Asked how things have changed from seeing fusion as science fiction rather than science – in the absence of definite details, such as budgets or working prototypes – Kingham said the answer lies with private ventures.
“Fusion projects in government laboratories have become increasingly expensive and slow. For example, Iter is now planning to start full power operations in 2035. However, now there is a new way forward with fusion, based on rapid development of new technologies by private ventures. Being a privately funded commercial entity with the necessary expertise and team, we feel that we can make fusion a reality and have stated a clear timeline to do so, i.e. putting fusion electricity into the grid by 2030,” he said.
“What is different is our approach – we are aiming to accelerate the development of fusion energy taking the tokamak route. More specifically, we aim to do this through combining two emerging technologies: spherical tokamaks and high-temperature superconductors; and by aiming to keep our devices as small as possible.”
On the relationship between the fusion and fission industries, Kingham said nuclear fission innovators have also realised the benefits of compact reactors and the benefits of faster technological development and rapid deployment they bring.
“Therefore, we do not consider the fission industry as competitors, but instead consider our relationship with them as one that is mutually beneficial, involving the exchange of ideas. There is an interesting overlap of technologies between small modular fission reactors and the equivalent small modular fusion reactors of the type we are developing.
“We are creating a way for small, modular fusion energy to become a reliable source of clean energy for the world.

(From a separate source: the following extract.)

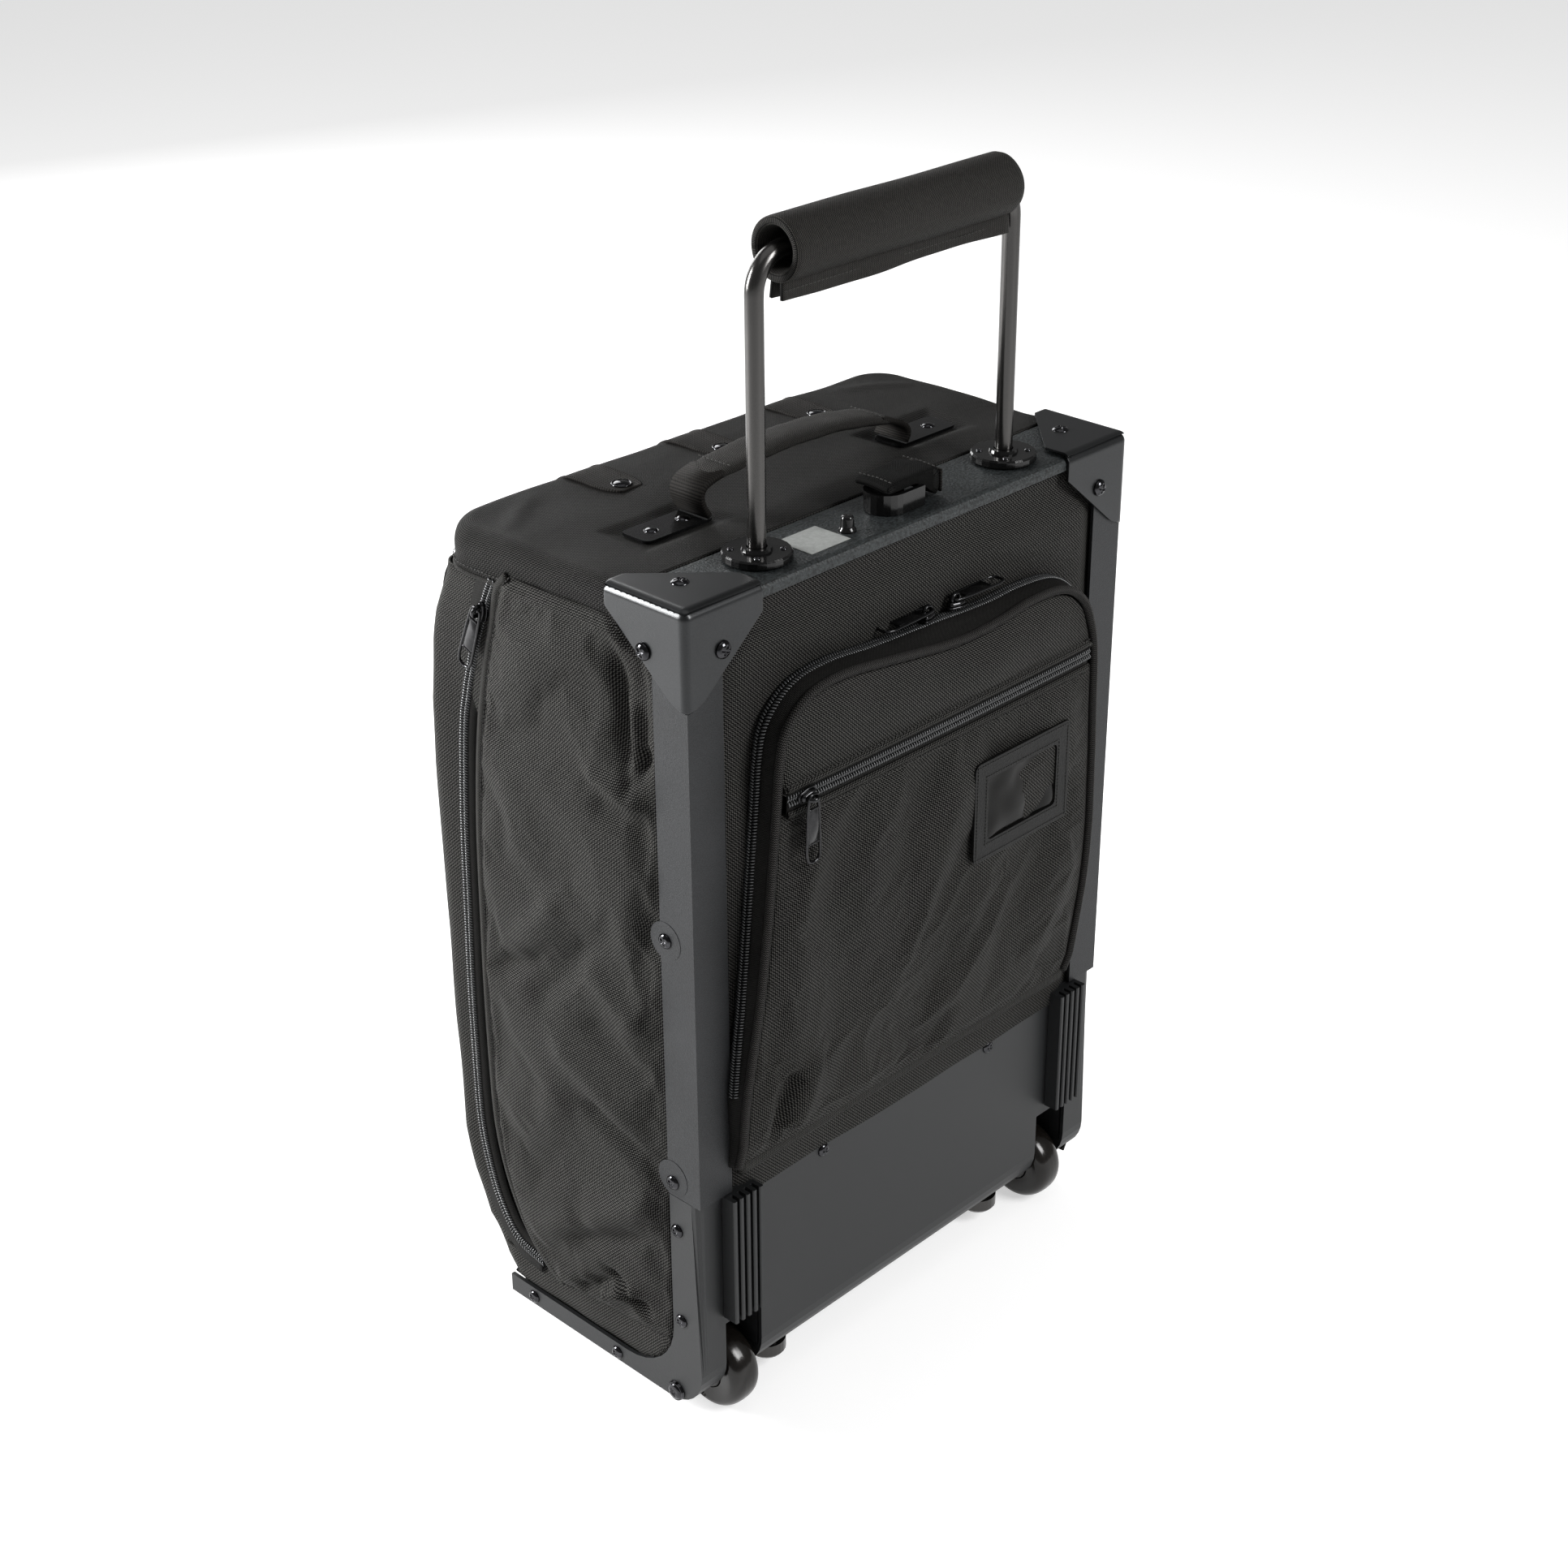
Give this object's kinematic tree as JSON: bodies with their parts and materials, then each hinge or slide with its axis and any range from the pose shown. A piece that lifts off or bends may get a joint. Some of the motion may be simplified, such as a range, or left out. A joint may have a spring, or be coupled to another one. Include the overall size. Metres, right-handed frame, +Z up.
{
  "type": "suitcase",
  "caption": "Softside upright suitcase with an angle-rail frame, moulded base, two fixed wheels, telescoping pull handle, zipped lid and pockets, and a carry handle.",
  "frame": {"origin": "centre of the bounding box on the floor plane that the wheels and front feet stand on", "axes": "+Z up, +X to the right seen from the wheel and pull-handle side, +Y from the wheel side towards the lid"},
  "size_m": [0.3698, 0.2552, 0.708],
  "materials": {
    "fabric": "ballistic nylon weave",
    "lining": "plain nylon lining",
    "webbing": "nylon webbing",
    "padding": "padded ballistic nylon",
    "rail": "dark grey fine-textured powder coat",
    "guard": "dark grey satin paint",
    "plate": "grained moulded plastic",
    "base_plastic": "satin moulded plastic",
    "gloss_plastic": "glossy black",
    "rod": "satin gunmetal",
    "tyre": "glossy cast polyurethane",
    "hub": "moulded plastic",
    "steel": "plain",
    "black_metal": "black chrome",
    "leather": "smooth leather",
    "clear": "clear vinyl",
    "label": "blank plate",
    "rubber": "matte"
  },
  "bodies": {
    "case": {"base_tub": "base_plastic", "skid_guard_left": "base_plastic", "skid_guard_right": "base_plastic", "wheel_housing_left": "base_plastic", "wheel_housing_right": "base_plastic", "front_foot_left": "rubber", "front_foot_right": "rubber", "frame_rail_left": "rail", "frame_rail_right": "rail", "corner_guard_left": "guard", "corner_guard_right": "guard", "top_plate": "plate", "guide_tube_left": "rod", "guide_tube_right": "rod", "rod_bushing_left": "gloss_plastic", "rod_bushing_right": "gloss_plastic", "bag_side_left": "fabric", "bag_side_right": "fabric", "bag_roof": "fabric", "bag_rim": "fabric", "bag_foot": "fabric", "bag_heel": "fabric", "bag_back": "fabric", "side_pocket_left": "fabric", "side_pocket_right": "fabric", "back_pocket": "fabric", "handle_plate_left": "black_metal", "handle_plate_right": "black_metal", "strap_hook": "gloss_plastic", "hook_strap": "webbing", "id_window_frame": "leather", "axle_left": "steel", "axle_right": "steel"},
    "pull_handle": {"pull_rod": "rod", "grip_wrap": "padding", "rod_stop_left": "gloss_plastic", "rod_stop_right": "gloss_plastic"},
    "wheel_left": {"tyre_left": "tyre", "hub_left": "hub"},
    "wheel_right": {"tyre_right": "tyre", "hub_right": "hub"},
    "release_button": {"release_button": "gloss_plastic"},
    "lid": {"lid": "fabric", "front_pocket": "fabric"},
    "lid_slider": {"lid_slider": "black_metal"},
    "lid_pull": {"lid_pull": "black_metal"},
    "carry_handle": {"carry_handle": "padding"},
    "snap_tab_left": {"snap_tab_left": "fabric"},
    "snap_tab_centre": {"snap_tab_centre": "fabric"},
    "snap_tab_right": {"snap_tab_right": "fabric"},
    "side_left_slider": {"side_left_slider": "black_metal"},
    "side_left_pull": {"side_left_pull": "black_metal"},
    "side_right_slider": {"side_right_slider": "black_metal"},
    "side_right_pull": {"side_right_pull": "black_metal"},
    "arch_left_slider": {"arch_left_slider": "black_metal"},
    "arch_left_pull": {"arch_left_pull": "black_metal"},
    "arch_right_slider": {"arch_right_slider": "black_metal"},
    "arch_right_pull": {"arch_right_pull": "black_metal"},
    "back_slider": {"back_slider": "black_metal"},
    "back_pull": {"back_pull": "black_metal"}
  },
  "joints": [
    {"name": "handle_slide", "type": "slide", "parent": "case", "child": "pull_handle", "axis": [0, 0, 1], "range_m": [-0.1, 0.3]},
    {"name": "wheel_left_spin", "type": "hinge", "parent": "case", "child": "wheel_left", "pos_m": [-0.143, -0.0769, 0.0265], "axis": [1, 0, 0], "continuous": true},
    {"name": "wheel_right_spin", "type": "hinge", "parent": "case", "child": "wheel_right", "pos_m": [0.143, -0.0769, 0.0265], "axis": [1, 0, 0], "continuous": true},
    {"name": "button_press", "type": "slide", "parent": "case", "child": "release_button", "axis": [0, 0, -1], "range_m": [0, 0.002], "stiffness_N_per_m": 300},
    {"name": "lid_open", "type": "hinge", "parent": "case", "child": "lid", "pos_m": [0, 0.0846, 0.05], "axis": [-1, 0, 0], "range_deg": [0, 90]},
    {"name": "tab_left_lift", "type": "hinge", "parent": "lid", "child": "snap_tab_left", "pos_m": [-0.079, 0.1037, 0.496], "axis": [-1, 0, 0], "range_deg": [0, 150]},
    {"name": "tab_centre_lift", "type": "hinge", "parent": "lid", "child": "snap_tab_centre", "pos_m": [0, 0.1037, 0.496], "axis": [-1, 0, 0], "range_deg": [0, 150]},
    {"name": "tab_right_lift", "type": "hinge", "parent": "lid", "child": "snap_tab_right", "pos_m": [0.079, 0.1037, 0.496], "axis": [-1, 0, 0], "range_deg": [0, 150]},
    {"name": "carry_tilt", "type": "hinge", "parent": "case", "child": "carry_handle", "pos_m": [0, -0.0075, 0.5354], "axis": [1, 0, 0], "range_deg": [-40, 40]},
    {"name": "side_left_slide", "type": "slide", "parent": "case", "child": "side_left_slider", "axis": [0, 0.3552, -0.9348], "range_m": [0, 0.045]},
    {"name": "side_left_pull_lift", "type": "hinge", "parent": "side_left_slider", "child": "side_left_pull", "pos_m": [-0.1841, 0.0551, 0.489], "axis": [0, 0.9348, 0.3552], "range_deg": [0, 160]},
    {"name": "arch_left_slide", "type": "slide", "parent": "case", "child": "arch_left_slider", "axis": [-1, 0, 0], "range_m": [0, 0.07]},
    {"name": "arch_left_pull_lift", "type": "hinge", "parent": "arch_left_slider", "child": "arch_left_pull", "pos_m": [0.002, -0.1044, 0.4781], "axis": [0, 1, 0], "range_deg": [0, 160]},
    {"name": "side_right_slide", "type": "slide", "parent": "case", "child": "side_right_slider", "axis": [0, 0.3552, -0.9348], "range_m": [0, 0.045]},
    {"name": "side_right_pull_lift", "type": "hinge", "parent": "side_right_slider", "child": "side_right_pull", "pos_m": [0.1841, 0.0551, 0.489], "axis": [0, -0.9348, -0.3552], "range_deg": [0, 160]},
    {"name": "arch_right_slide", "type": "slide", "parent": "case", "child": "arch_right_slider", "axis": [1, 0, 0], "range_m": [0, 0.045]},
    {"name": "arch_right_pull_lift", "type": "hinge", "parent": "arch_right_slider", "child": "arch_right_pull", "pos_m": [0.025, -0.1044, 0.4781], "axis": [0, -1, 0], "range_deg": [0, 160]},
    {"name": "back_slide", "type": "slide", "parent": "case", "child": "back_slider", "axis": [1, 0, 0], "range_m": [0, 0.215]},
    {"name": "back_pull_lift", "type": "hinge", "parent": "back_slider", "child": "back_pull", "pos_m": [-0.113, -0.1268, 0.414], "axis": [-1, 0, 0], "range_deg": [0, 160]},
    {"name": "lid_slide", "type": "slide", "parent": "lid", "child": "lid_slider", "axis": [0, 0, -1], "range_m": [0, 0.36]},
    {"name": "lid_pull_lift", "type": "hinge", "parent": "lid_slider", "child": "lid_pull", "pos_m": [0.156, 0.1182, 0.46], "axis": [1, 0, 0], "range_deg": [0, 160]}
  ]
}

Our business model is based on agility and ‘open innovation’,” he said. “We believe that machines that are able to generate net energy gain for a sustained period need to be built; these machines must be economical to build, run and decommission.”

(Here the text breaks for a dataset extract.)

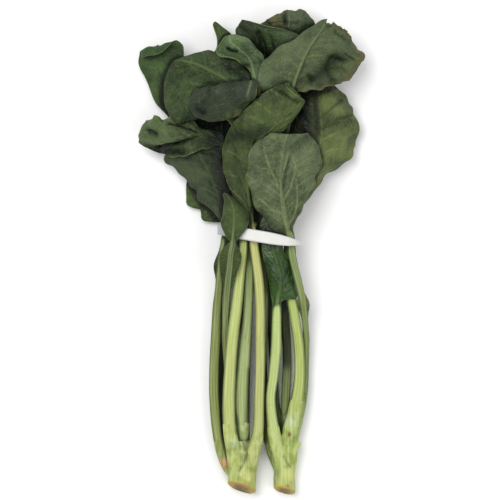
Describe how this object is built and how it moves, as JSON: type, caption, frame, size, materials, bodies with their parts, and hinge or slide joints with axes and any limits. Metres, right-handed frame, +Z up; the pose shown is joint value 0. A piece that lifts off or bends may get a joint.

Tokamak Energy’s schedule is, he said: build a small prototype tokamak to demonstrate the concept; build a tokamak with all magnetics of high temperature superconductor (achieved in 2015); reach fusion temperatures in a compact tokamak (aiming for 100 million degrees in 2018); achieve close to energy breakeven conditions by 2019; produce electricity for the first time by 2025; put fusion electricity into the grid by 2030.